At the time of this writing I have now talked to him about his choices and what he will do down the road. He says that being transgender is not a mental illness, it is normal. He tells me I am too old to understand what any of this means and I am uneducated on the matter. I have spent countless hours researching this trend, the side effects and the remorse many have gone though when they realized they were lied to about the implications of the treatment and the lifestyle as a whole. I have spoken to trans people who said they knew their whole life this was who they were to be. They had signs very young of something being different. My son has nothing in common with the things they experienced. I told my son that, if this was normal, humanity wouldn’t have lasted this long. I explained how hormone replacement and surgery is a multi-billon dollar industry. None of this matters to him. Reason and logic no longer play a role in his normal brain functions.
I have given him resources and contacts to reach out to those who offer different perspectives than those he has been brainwashed with. I don’t know if he will utilize any of it. I have extended a hand to help and a heart to love my child. I will not affirm this, I will not support this and I will not play pretend with him while I know there is a mental illness at play and a pressure from the culture that is unmatched.
I share my story because I know there are many other mothers out there struggling with this with very little resources and support. I have searched for it, I have only found websites and forums that tell me that I am the problem and that I need to accept this. I will fight for my child, but I will not buy into a false reality based entirely on feelings and outside negative influences.

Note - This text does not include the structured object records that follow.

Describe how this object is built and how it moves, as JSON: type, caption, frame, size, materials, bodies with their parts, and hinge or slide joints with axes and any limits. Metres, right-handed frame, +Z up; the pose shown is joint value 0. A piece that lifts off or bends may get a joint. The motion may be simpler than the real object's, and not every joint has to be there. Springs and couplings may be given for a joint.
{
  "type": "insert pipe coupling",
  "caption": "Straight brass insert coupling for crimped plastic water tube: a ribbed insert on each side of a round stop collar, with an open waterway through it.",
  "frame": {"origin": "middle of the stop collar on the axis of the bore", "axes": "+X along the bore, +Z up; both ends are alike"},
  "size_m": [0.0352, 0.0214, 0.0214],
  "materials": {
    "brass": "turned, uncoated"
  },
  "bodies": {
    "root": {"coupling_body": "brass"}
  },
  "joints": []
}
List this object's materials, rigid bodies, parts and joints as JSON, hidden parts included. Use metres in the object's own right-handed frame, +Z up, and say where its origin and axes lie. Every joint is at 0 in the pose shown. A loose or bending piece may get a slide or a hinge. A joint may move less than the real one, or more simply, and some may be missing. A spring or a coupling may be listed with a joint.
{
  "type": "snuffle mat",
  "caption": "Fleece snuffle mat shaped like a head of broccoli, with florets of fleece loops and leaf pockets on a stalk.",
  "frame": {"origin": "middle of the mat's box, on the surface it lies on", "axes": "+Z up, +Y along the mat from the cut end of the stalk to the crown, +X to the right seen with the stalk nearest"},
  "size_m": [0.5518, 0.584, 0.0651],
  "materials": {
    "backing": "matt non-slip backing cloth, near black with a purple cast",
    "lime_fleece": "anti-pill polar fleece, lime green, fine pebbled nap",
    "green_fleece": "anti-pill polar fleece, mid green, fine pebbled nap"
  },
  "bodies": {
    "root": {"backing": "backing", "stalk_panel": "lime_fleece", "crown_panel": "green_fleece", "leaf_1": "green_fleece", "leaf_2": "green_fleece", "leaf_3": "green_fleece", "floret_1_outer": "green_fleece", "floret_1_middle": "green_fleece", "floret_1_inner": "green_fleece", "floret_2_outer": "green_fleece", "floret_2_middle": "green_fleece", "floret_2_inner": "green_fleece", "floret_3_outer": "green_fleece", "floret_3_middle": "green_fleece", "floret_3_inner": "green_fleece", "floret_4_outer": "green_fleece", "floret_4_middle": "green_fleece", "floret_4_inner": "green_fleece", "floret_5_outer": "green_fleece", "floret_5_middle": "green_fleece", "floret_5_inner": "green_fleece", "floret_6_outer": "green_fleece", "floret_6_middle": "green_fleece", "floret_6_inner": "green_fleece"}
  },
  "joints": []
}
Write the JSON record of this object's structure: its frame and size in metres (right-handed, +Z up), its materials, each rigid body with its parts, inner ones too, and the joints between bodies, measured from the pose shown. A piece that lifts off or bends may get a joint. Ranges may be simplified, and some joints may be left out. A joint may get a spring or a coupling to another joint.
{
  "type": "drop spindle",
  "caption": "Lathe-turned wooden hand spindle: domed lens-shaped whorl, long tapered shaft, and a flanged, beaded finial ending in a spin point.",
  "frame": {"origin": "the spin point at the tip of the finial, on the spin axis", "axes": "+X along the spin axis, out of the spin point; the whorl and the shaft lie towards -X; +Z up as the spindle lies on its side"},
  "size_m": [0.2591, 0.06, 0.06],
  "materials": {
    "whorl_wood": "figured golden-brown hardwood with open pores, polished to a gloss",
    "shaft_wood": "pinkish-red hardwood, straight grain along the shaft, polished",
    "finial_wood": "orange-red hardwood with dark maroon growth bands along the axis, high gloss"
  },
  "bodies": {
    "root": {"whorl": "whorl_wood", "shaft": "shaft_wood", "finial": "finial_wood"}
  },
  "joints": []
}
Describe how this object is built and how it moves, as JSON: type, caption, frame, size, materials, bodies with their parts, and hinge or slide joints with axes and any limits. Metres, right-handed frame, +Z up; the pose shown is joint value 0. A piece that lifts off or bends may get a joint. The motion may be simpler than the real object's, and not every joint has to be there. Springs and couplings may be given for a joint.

30 years as a Clinical Psychologist. My advice briefly is absolutely DO NOT Affirm. This is a form of psychosis. Hold your ground. Because if you do Affirm, when it all comes crashing down your child will then blame you. You're on a hide into nothing either way. At least you can maintain your personal integrity and know you did the right thing. So sorry this has happened, but there's literally nothing you can do. Your son is experiencing a psychosis. He will to find his own way out of this. And that will only happen when (not if) the Trans infrastructure collapses. Good luck
You're not alone. My son also moved across the country to transition. He called me this past Mother's Day - first time in a couple of years. I was so excited and I used his name - the name I gave him at birth and I could feel the awkwardness on the other end of the phone but I didn't care. I just kept talking. Like you, I refuse to live in a fantasy world and he knows that. Stay strong so you can be there for your son when he returns to you. I'm convinced most will return. Yes, the cult is strong but truth , reality, and a mother's love are stronger. Good luck to your family. I'll keep you all in my prayers.